Nicole grew up in Upper Gullies, Newfoundland, with her five siblings and parents, John and Nancy Lundrigan. She attended Queen Elizabeth Regional High School in nearby Foxtrap. During her final year at QERHS, she enjoyed a semester of school in Amiens, France where she lived with a Baron and Baroness in the Chateau de Prouzel.

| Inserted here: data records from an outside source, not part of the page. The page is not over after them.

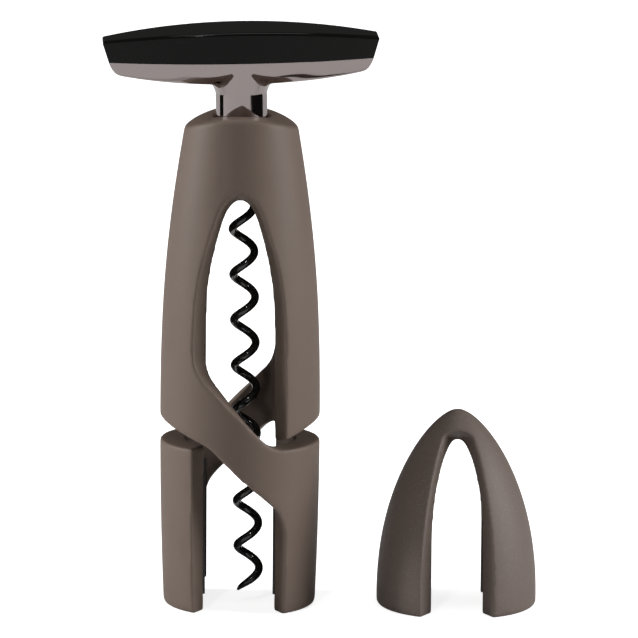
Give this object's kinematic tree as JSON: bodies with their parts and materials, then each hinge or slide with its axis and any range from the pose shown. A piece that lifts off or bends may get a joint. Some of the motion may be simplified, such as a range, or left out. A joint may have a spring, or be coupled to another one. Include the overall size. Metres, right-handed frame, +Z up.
{
  "type": "self-pulling corkscrew with foil cutter",
  "caption": "T-handled continuous-turn corkscrew: coated worm in a bell-shaped cut-away frame that sits on the bottle neck, with a matching arch-shaped foil cutter.",
  "frame": {"origin": "the worm's axis at the surface that the frame stands on", "axes": "+Z up along the worm, +X towards the foil cutter, -Y to the front with the window"},
  "size_m": [0.1262, 0.0462, 0.1685],
  "materials": {
    "soft_touch_taupe": "soft-touch coating, matte with a fine grain",
    "pad_rubber": "matte",
    "bush_nylon": "satin black",
    "bright_steel": "machined",
    "chrome_plate": "mirror polished",
    "gloss_black": "piano black gloss",
    "worm_coating": "black non-stick coating, semi-gloss"
  },
  "bodies": {
    "frame": {"frame_shell": "soft_touch_taupe", "neck_guide_pad_left": "pad_rubber", "neck_guide_pad_right": "pad_rubber", "worm_guide_bush": "bush_nylon", "bush_retaining_ring": "bright_steel"},
    "thrust_washer": {"thrust_washer": "bush_nylon"},
    "handle": {"handle_casting": "chrome_plate", "handle_cover": "gloss_black", "worm_hub": "bright_steel", "hub_washer": "bright_steel", "hub_nut": "bright_steel", "worm": "worm_coating"},
    "foil_cutter": {"foil_cutter_shell": "soft_touch_taupe", "wheel_carrier_right": "bush_nylon", "wheel_carrier_left": "bush_nylon", "wheel_pin_1": "bright_steel", "wheel_pin_2": "bright_steel", "wheel_pin_3": "bright_steel", "wheel_pin_4": "bright_steel"},
    "cutting_wheel_1": {"cutting_wheel_1": "bright_steel"},
    "cutting_wheel_2": {"cutting_wheel_2": "bright_steel"},
    "cutting_wheel_3": {"cutting_wheel_3": "bright_steel"},
    "cutting_wheel_4": {"cutting_wheel_4": "bright_steel"}
  },
  "joints": [
    {"name": "spindle_lift", "type": "slide", "parent": "frame", "child": "thrust_washer", "axis": [-0.0192, 0, 0.9998], "range_m": [0, 0.11]},
    {"name": "handle_spin", "type": "hinge", "parent": "thrust_washer", "child": "handle", "pos_m": [0, 0, 0.145], "axis": [-0.0192, 0, 0.9998], "continuous": true},
    {"name": "foil_cutter_lift", "type": "slide", "parent": "frame", "child": "foil_cutter", "axis": [0, 0, 1], "range_m": [0, 0.06]},
    {"name": "cutting_wheel_1_spin", "type": "hinge", "parent": "foil_cutter", "child": "cutting_wheel_1", "pos_m": [0.07865, -0.00664, 0.008], "axis": [0, 0, 1], "continuous": true},
    {"name": "cutting_wheel_2_spin", "type": "hinge", "parent": "foil_cutter", "child": "cutting_wheel_2", "pos_m": [0.07865, 0.00664, 0.008], "axis": [0, 0, 1], "continuous": true},
    {"name": "cutting_wheel_3_spin", "type": "hinge", "parent": "foil_cutter", "child": "cutting_wheel_3", "pos_m": [0.04735, 0.00664, 0.008], "axis": [0, 0, 1], "continuous": true},
    {"name": "cutting_wheel_4_spin", "type": "hinge", "parent": "foil_cutter", "child": "cutting_wheel_4", "pos_m": [0.04735, -0.00664, 0.008], "axis": [0, 0, 1], "continuous": true}
  ]
}
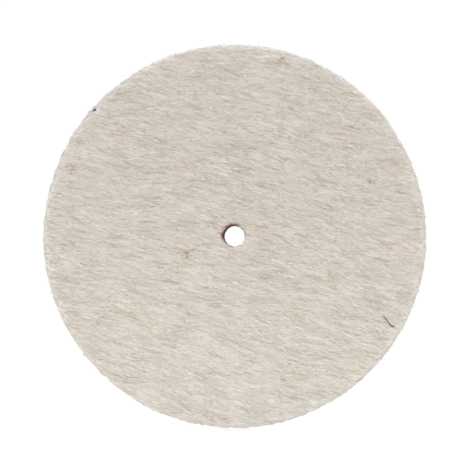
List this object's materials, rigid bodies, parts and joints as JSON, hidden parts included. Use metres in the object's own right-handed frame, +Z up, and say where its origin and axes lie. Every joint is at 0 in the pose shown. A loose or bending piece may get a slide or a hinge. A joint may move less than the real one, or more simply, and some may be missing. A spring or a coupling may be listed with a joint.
{
  "type": "felt polishing wheel",
  "caption": "Flat round wheel of hard pressed wool felt with softly rounded rim and a small central arbor hole, for polishing stone, glass or metal.",
  "frame": {"origin": "the wheel's centre: on the axis of the arbor hole, halfway through the felt", "axes": "+Y along the axis that the wheel spins about, from the front face to the back face; the front face looks along -Y; +Z up"},
  "size_m": [0.1524, 0.0126, 0.1524],
  "materials": {
    "wool_felt": "undyed pressed wool felt, dull, with a fine hairy nap that lies mostly one way"
  },
  "bodies": {
    "root": {"felt_disc": "wool_felt"}
  },
  "joints": []
}
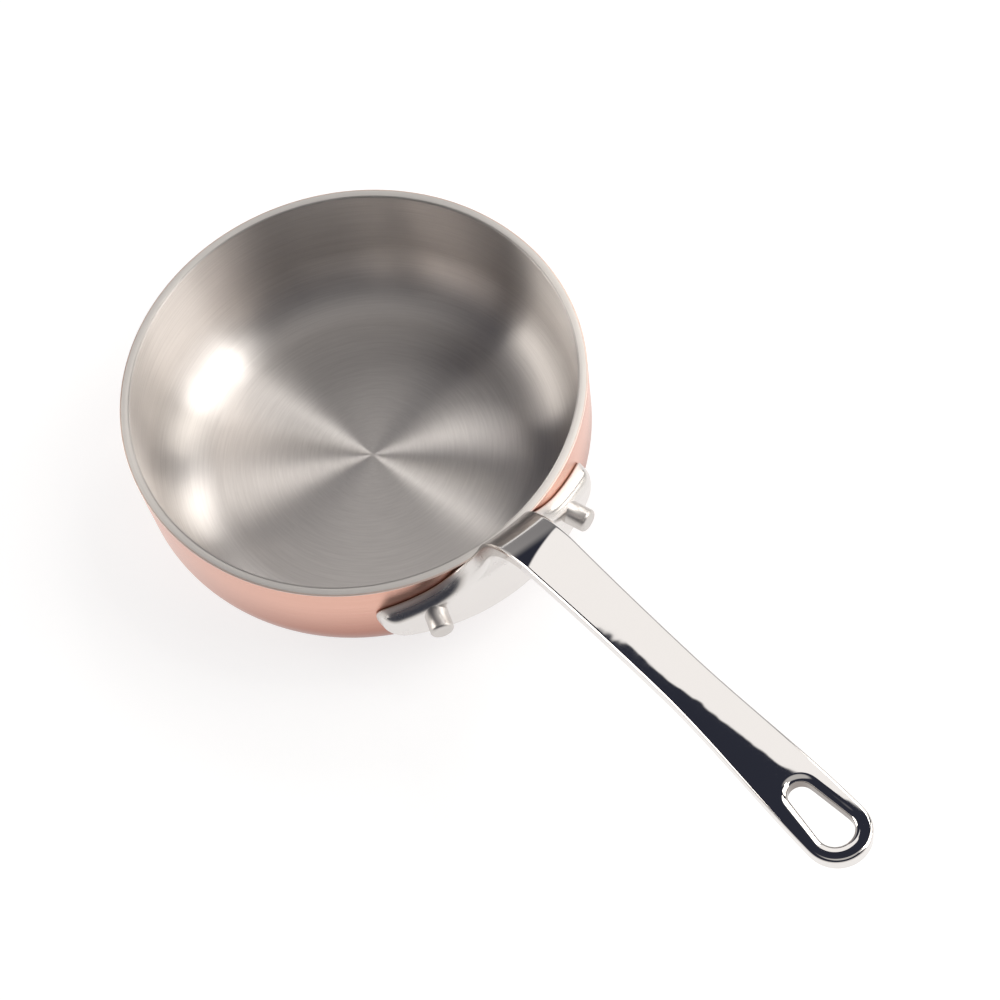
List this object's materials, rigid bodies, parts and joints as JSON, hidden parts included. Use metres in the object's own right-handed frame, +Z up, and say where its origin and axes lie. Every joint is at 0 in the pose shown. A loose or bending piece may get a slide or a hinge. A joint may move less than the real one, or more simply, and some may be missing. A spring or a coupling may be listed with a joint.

After high school, Nicole moved to Fredericton, and earned a BSc from the University of New Brunswick. The summer after graduation, she resided in the small community of Morawhanna, Guyana, where she helped to rebuild a schoolhouse, volunteered with a doctor bringing healthcare to remote villages, and assisted in a sea turtle conservation program on Shell Beach. Upon returning to Canada, Nicole attended Saint Mary’s University (Halifax) and received a BA (honours) in anthropology. During her time in Halifax, she worked on an archaeological dig which involved the removal and analysis of skeletal remains beneath the Little Dutch Church. In 1996, she moved to Ontario, and completed an MSc from the University of Toronto with a focus on physical anthropology. Her main area of interest was understanding the conditions affecting the degradation of DNA in postmortem skeletal remains.
Shortly after graduation, she began freelance writing and her work has appeared in a variety of publications, including Reader’s Digest, Mothering: The Natural Family Living Magazine, Law and Order: Police Management, and the Halifax Daily Herald. She is the author of four novels: Unraveling Arva, Thaw, The Seary Line, and Glass Boys (forthcoming Fall 2011, Douglas and McIntyre). Her literary fiction has been selected as a top ten pick by Canada’s national newspaper the Globe and Mail, a top 100 on Amazon.ca, a Now Magazine top 10, was long-listed for the Relit Award, and given honourable mention for the Sunburst Award.
She resides in Ontario with her family.